There is less in the way of alternative, let alone dissident style in Singapore than in any city I have ever visited. I did once see two young Malayan men clad in basic, global, heavy metal black - jeans and T-shirts and waist-length hair. One’s T-shirt was embroidered with the Rastafarian colors, causing me to think its owner must have balls the size of durian fruit, or else be flat-out suicidal, or possibly both. But they were it, really, for overt boho style. (I didn’t see a single “bad” girl in Singapore. And I missed her.) A thorough scan of available tapes and
CDs confirmed a pop diet of such profound middle-of-the-road blandness that one could easily imagine the stock had been vetted by Mormon missionaries.
“You wouldn’t have any Shonen Knife, would you?”

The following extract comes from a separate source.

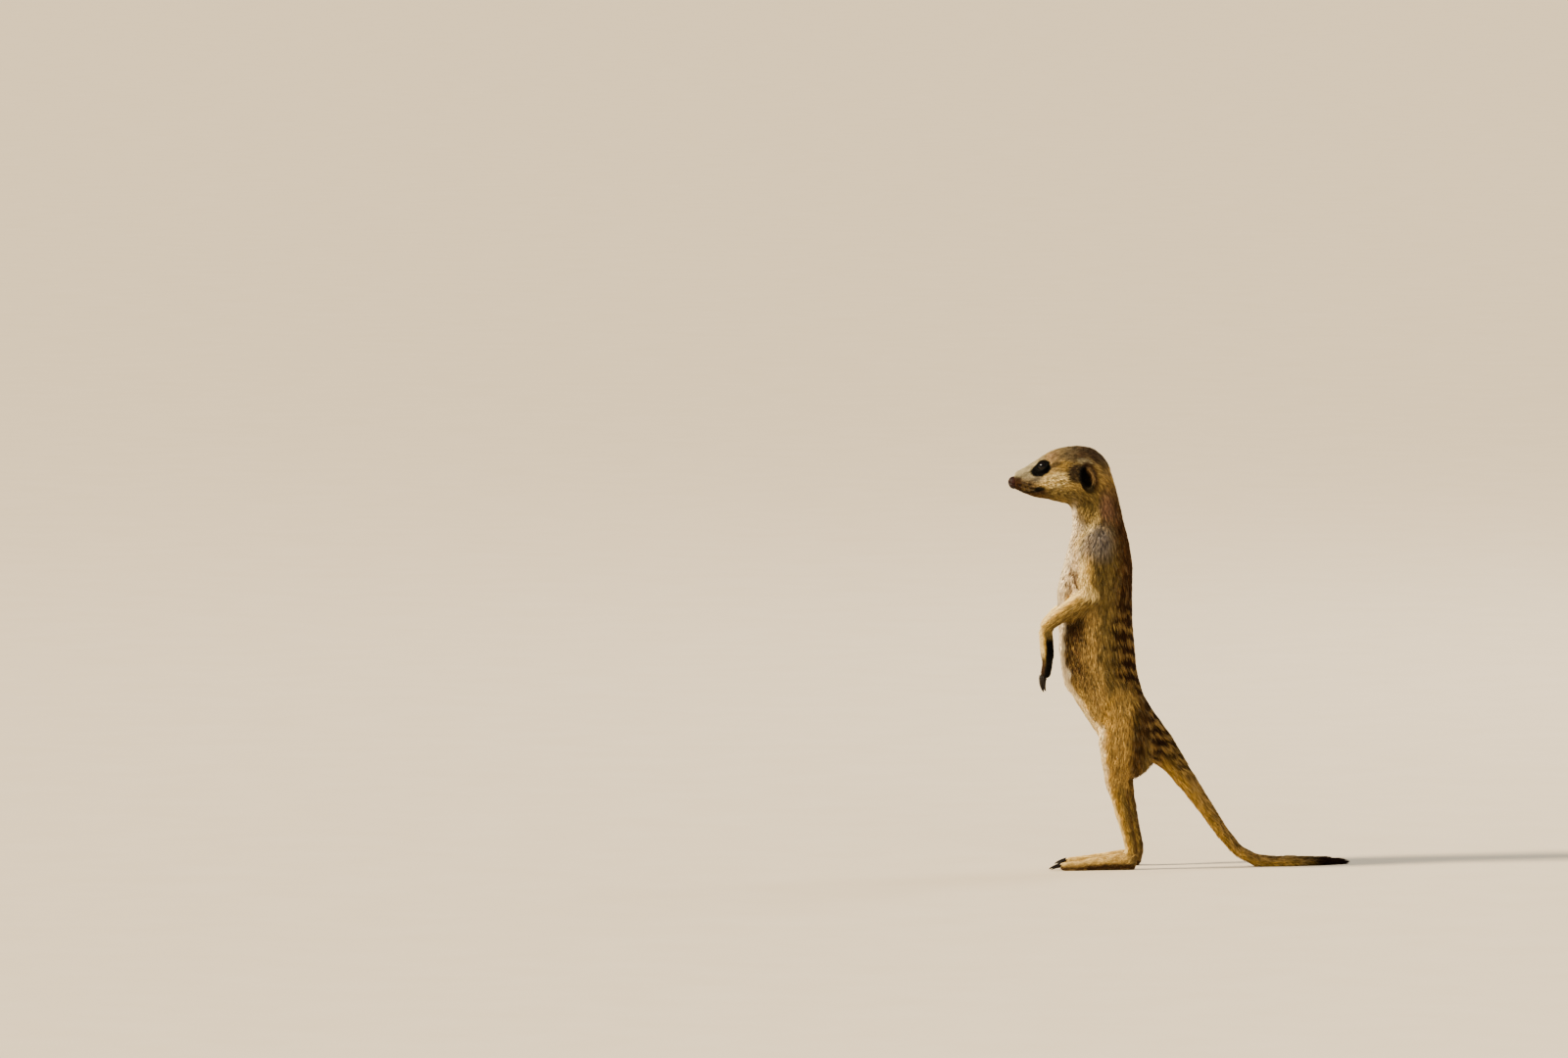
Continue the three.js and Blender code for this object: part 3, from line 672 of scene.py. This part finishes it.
    foot = dyed(
        BUFF,
        (TAN, 0.6 * ease(-0.3, 0.4, fine)),
        (CREAM, 0.4 * ease(0.2, 0.8, up) * ease(0.1, -0.4, fine)),
        (BROWN, ease(0.3, -0.4, up)),
        # Painted shade between the toes.
        (UMBER, 0.8 * gaps),
    )
    # Tail: straw below, browner above, barred at the root and black at the tip.
    on_top = up + 0.6 * rearward
    tail_bars = 0.85 * ease(66, 78, z) * ease(0.0, 0.5, bars + 0.4 * broken) * ease(-0.5, 0.2, on_top)
    tail = dyed(
        STRAW,
        (TAN, ease(-0.4, 0.3, on_top + 0.2 * rough)),
        (BROWN, 0.5 * ease(0.3, 0.9, on_top + 0.2 * rough)),
        (OLIVE, 0.45 * ease(66, 84, z) * ease(-0.6, -0.1, on_top)),
        (BROWN, 0.25 * ease(74, 90, z)),
        (UMBER * 0.6, tail_bars),
        (UMBER * 0.5, ease(136, 160, x)),
    )
    looks = (head, neck, trunk, tail, arm, forearm, hand, thigh, shank, foot)  # in the order of PARTS
    return np.clip(sum(look * share[:, None] for look, share in zip(looks, shares.T)), 0, 1)


# Tanned hide: matt, and darkened under the hair as painted shade, so that the gaps between locks look sunken.
# Its pores are about 0.7 mm across.
HIDE_PAINTED_SHADE = 0.55
colour = markings(hide_places, hide_normals) * HIDE_PAINTED_SHADE
tanned, tree = new_material("tanned_hide_dyed")
dye = add_node(tree, "ShaderNodeAttribute", {"attribute_name": "dye"})
down = add_node(tree, "ShaderNodeTexCoord")
pores = add_node(tree, "ShaderNodeTexNoise", {"Scale": 1400.0, "Detail": 2.0}, Vector=down.outputs["Object"])
bump = add_node(tree, "ShaderNodeBump", {"Strength": 0.5, "Distance": 0.0003}, Height=pores.outputs["Fac"])
leather = add_node(
    tree, "ShaderNodeBsdfPrincipled", {"Roughness": 0.8, "Specular IOR Level": 0.08},
    Base_Color=dye.outputs["Color"], Normal=bump.outputs["Normal"],
)
add_node(tree, "ShaderNodeOutputMaterial", Surface=leather.outputs["BSDF"])
skin = finished("skin", hide, tanned)
layer = skin.data.attributes.new("dye", "FLOAT_COLOR", "POINT")
layer.data.foreach_set("color", np.c_[colour, np.ones(len(colour))].astype(np.float32).ravel())
bpy.context.view_layer.objects.active = skin
skin.select_set(True)
bpy.ops.object.mode_set(mode="EDIT")
bpy.ops.mesh.select_all(action="SELECT")
skin.data.uv_layers.new(name="OFBake")
bpy.ops.uv.smart_project(angle_limit=1.15, island_margin=0.004, scale_to_bounds=True)
bpy.ops.object.mode_set(mode="OBJECT")
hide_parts(*[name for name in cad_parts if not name.startswith(("claw", "eye", "nose"))])
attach(skin, "root")

# --------------------------------------
# Eyes: two glass balls cast for the model, almost black, with a dark brown iris painted behind the clear
# front and a wet polish. They sit in the sockets behind the lids.
IRIS_EDGE, PUPIL_EDGE = 0.72, 0.34  # radians from the middle of the pupil
BULGE, BULGE_FROM, BULGE_SPAN = 0.035, 0.72, 0.28
glass, tree = new_material("glass_eye_dark_brown")
angle = add_node(tree, "ShaderNodeAttribute", {"attribute_name": "from_pupil"})
browns = [(PUPIL_EDGE, "030202"), (0.95, "070404")]
browns += [(PUPIL_EDGE + 0.05, "070402"), (IRIS_EDGE - 0.1, "0C0603"), (IRIS_EDGE, "030201")]
iris = add_node(tree, "ShaderNodeValToRGB", stops=browns, Fac=angle.outputs["Fac"])
polish = {"Coat Weight": 0.6, "Coat Roughness": 0.02, "Coat IOR": 1.38}
wet = {"Roughness": 0.3, "Specular IOR Level": 0.0, **polish}
ball_glass = add_node(tree, "ShaderNodeBsdfPrincipled", wet, Base_Color=iris.outputs["Color"])
add_node(tree, "ShaderNodeOutputMaterial", Surface=ball_glass.outputs["BSDF"])
for word, sign in SIDES.items():
    eye = bmesh.new()
    bmesh.ops.create_uvsphere(eye, u_segments=48, v_segments=32, radius=EYE_RADIUS / 1000)
    look = Vector(EYE_AXIS * (1, sign, 1))
    for vert in eye.verts:
        clear_front = vert.co.normalized().z
        vert.co *= 1 + BULGE * max(0.0, clear_front - BULGE_FROM) / BULGE_SPAN
    angles = [v.co.normalized().angle(Vector((0, 0, 1))) for v in eye.verts]
    bmesh.ops.rotate(eye, verts=eye.verts, cent=(0, 0, 0), matrix=look.to_track_quat("Z", "Y").to_matrix())
    bmesh.ops.translate(eye, verts=eye.verts, vec=metres(EYE[0], EYE[1] * sign, EYE[2]))
    eye = finished(f"eyeball_{word}", eye, glass)
    eye.data.attributes.new("from_pupil", "FLOAT", "POINT").data.foreach_set("value", angles)
    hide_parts(f"eye_{word}")
    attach(eye, "root")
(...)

“Sir, this is a music shop.”
Although you don’t need Mormons making sure your pop is squeaky-clean when you have the Undesirable Propagation Unit (UPU), one of several bodies of official censors. (I can’t say with any certainty that the UPU, specifically, censors Singapore’s popular music, but I love the name.) These various entities attempt to ensure that red rags on the order of Cosmopolitan don’t pollute the body politic. Bookstores in Singapore, consequently, are sad affairs, large busy places selling almost nothing I would ever want to buy - as though someone had managed to surgically neuter a W.H. Smith’s. Surveying the science fiction and fantasy sections of these stores, I was vaguely pleased to see that none of my own works seemed to be available. I don’t know for a fact that the UPU had turned them back at the border, but if they had, I’d certainly be in good company.